Para encerrar e, voltando à metáfora, à Defensoria Pública incumbe o desafio de representar a ponte levadiça que sobre o fosso se abre, para levar até a torre de homenagem os reclamos e as angústias de um povo sofrido e espoliado. Em função do atendimento aos desfavorecidos que lhe caracteriza, é a mão estendida por entre as grades da masmorra da carência que oprime grande parte dos brasileiros; brasileiros estes que, para além de estarem despidos de bens materiais possuem até sua subjetividade entibecida. Sua auto-estima não lhes permite lutar por conquistas concretas e atinentes à cidadania prometida.
É esta a tarefa que, de forma mais ou menos consciente, desempenha os defensores públicos, pelo menos – e disto estou certo – os vinculados ao Serviço de Assistência Judiciária (SAJ) de Maringá.
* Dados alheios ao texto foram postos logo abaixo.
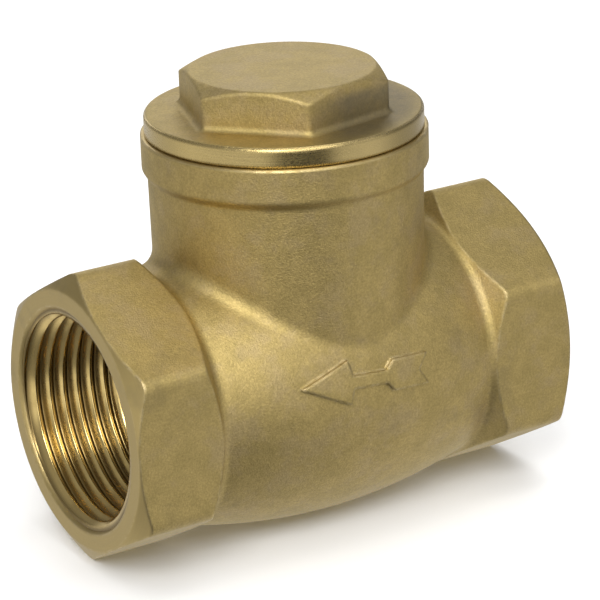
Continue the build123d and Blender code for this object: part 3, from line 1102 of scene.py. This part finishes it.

Nunca se elogiará bastante aqueles que, com destemor e altruísmo, não renunciam a prestar auxílio e providenciar o acesso a uma ordem jurídica que se pretende justa àquele grande contingente de homens e mulheres que a forma de desenvolvimento socioeconômico em vigor não conseguiu trazer para dentro do ambiente em que deposita seus frutos – a cada dia mais modestos, diga-se de passagem.